Leuthold is one of our favorites, primarily because he doesn't follow the crowd... even when it's to the detriment of his own business.


For example, for much of the last decade, he's been bearish on stocks. Clients don't line up to give you money when you're bearish. But Steve launched the Leuthold Grizzly Fund in June 2000, near the top of the stock market bubble. The Grizzly Fund is up nearly 80% this year.

He was right to be bearish this decade. As he told his clients, stocks lost as much over the last 10 years as they did from 1929 to 1939, which was "the worst 10-year performance in U.S. stock market history."

That's not the only big, contrarian call Leuthold has been right on...

Back in 1980, when inflation and interest rates were running in the mid-teens, Leuthold went against the crowd. He predicted interest rates and inflation would fall to 5% and 3%, respectively. He was so confident in his idea in 1980, he literally wrote the book on it: The Myths of Inflation and Investing. And he was right.

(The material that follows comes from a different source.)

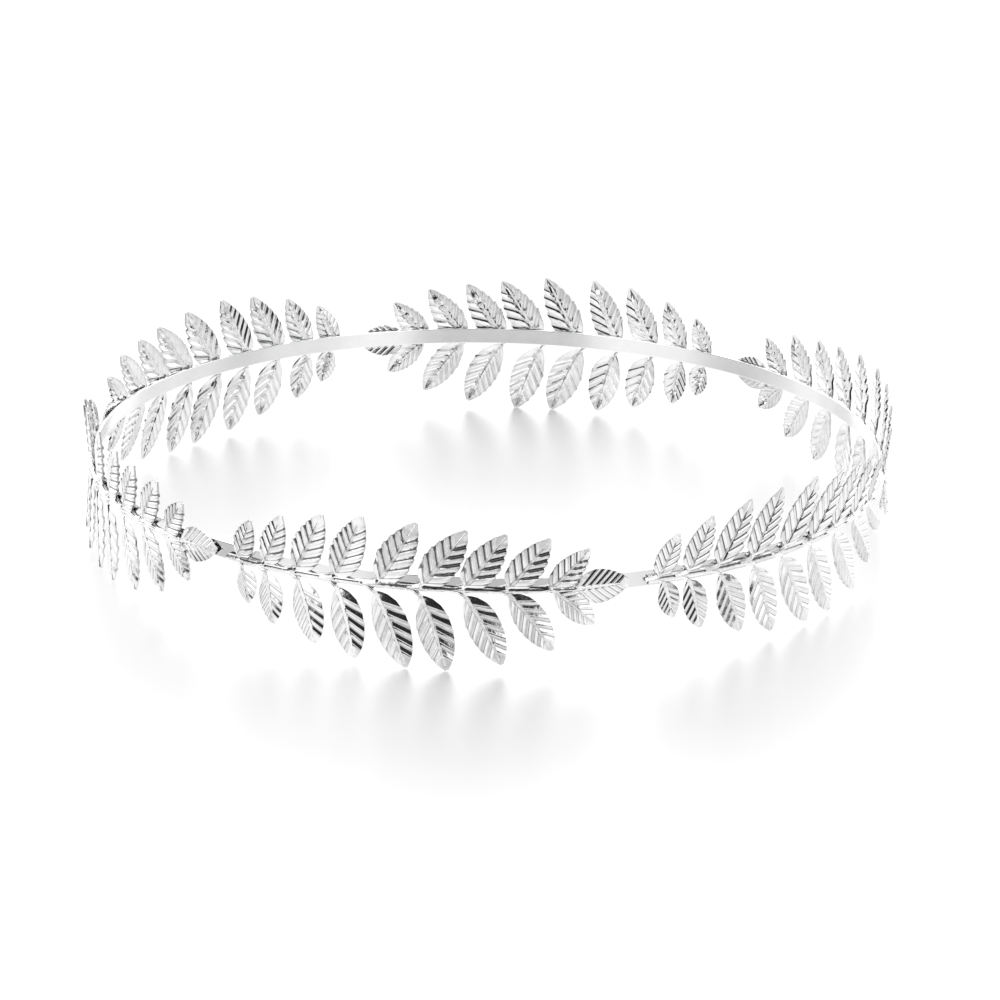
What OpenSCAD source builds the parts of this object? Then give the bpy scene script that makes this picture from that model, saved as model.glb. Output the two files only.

Leuthold is now extremely bullish: "With your personal funds, this will prove to be a great time to buy an index fund (Lord, forgive me), locking it up for ten years."

Why 10 years? Here's what Leuthold discovered: Every time the stock market has been down for a 10-year period (like over the last 10 years), stocks followed that loss with at least a triple-digit percentage increase over the next 10 years.

The market has already priced in the next Great Depression. If that doesn't arrive (and we don't expect it to), stocks will soar.

In short, this is not a time to get out of stocks. This is a time to buy. According to Leuthold, it doesn't matter what you buy. As he suggested, you could hardly go wrong with an index fund.

But if you're looking for a specific stock idea, how about shares of Warren Buffett's Berkshire Hathaway?

On November 20, the stock traded below its most-recently stated book value. By my numbers, the last time it did this was back in 1984. The stock nearly doubled a year later.

 

It's fallen close to book value a few other times: in August 1982, when it doubled in a year. Then again during the 1987 crash... and it soared over 50% a year later. Finally, in March 2000, when the stock jumped by over 50% by the end of that year.

Last month, I told readers of True Wealth to watch for an uptrend before buying Berkshire. Well, the stock hit our "buy" price a few weeks ago... And it's up 13% already.

You don't need to get the timing exactly right. Leuthold says it's time to buy for the next decade...


Good investing,

Steve





Market Notes


ONE OF OUR "INFLATION HOUNDS" IS STARTING TO BARK

As we mentioned yesterday, one of our favorite "rebound" trades is off to a strong start... the Gold Miners ETF (GDX) is up 18% in just the past week. But there's something much bigger than a simple "rebound" happening here...

Rising gold stocks signal that all the fake money the government is shoveling out to imprudent borrowers, lenders, and carmakers is producing inflation. This sort of thing happened big time in the 1970s. The government had a war and huge social programs to pay for. Their costs exceeded tax revenues, so truckloads of paper money were printed to pay for them. Double-digit inflation and soaring gold prices were the result. 

We know reading about "inflation vs. deflation" is a great cure for insomnia. But folks who had their money on the wrong side of this one were wiped out in the '70s. It's vital to your family's finances to know if inflation is eroding the value of your cash savings.

That's why, in 2009, we'll be updating you on a few simple "inflation hounds," like the GDX. If this hound is "barking," it signals inflation is trespassing on the lawn.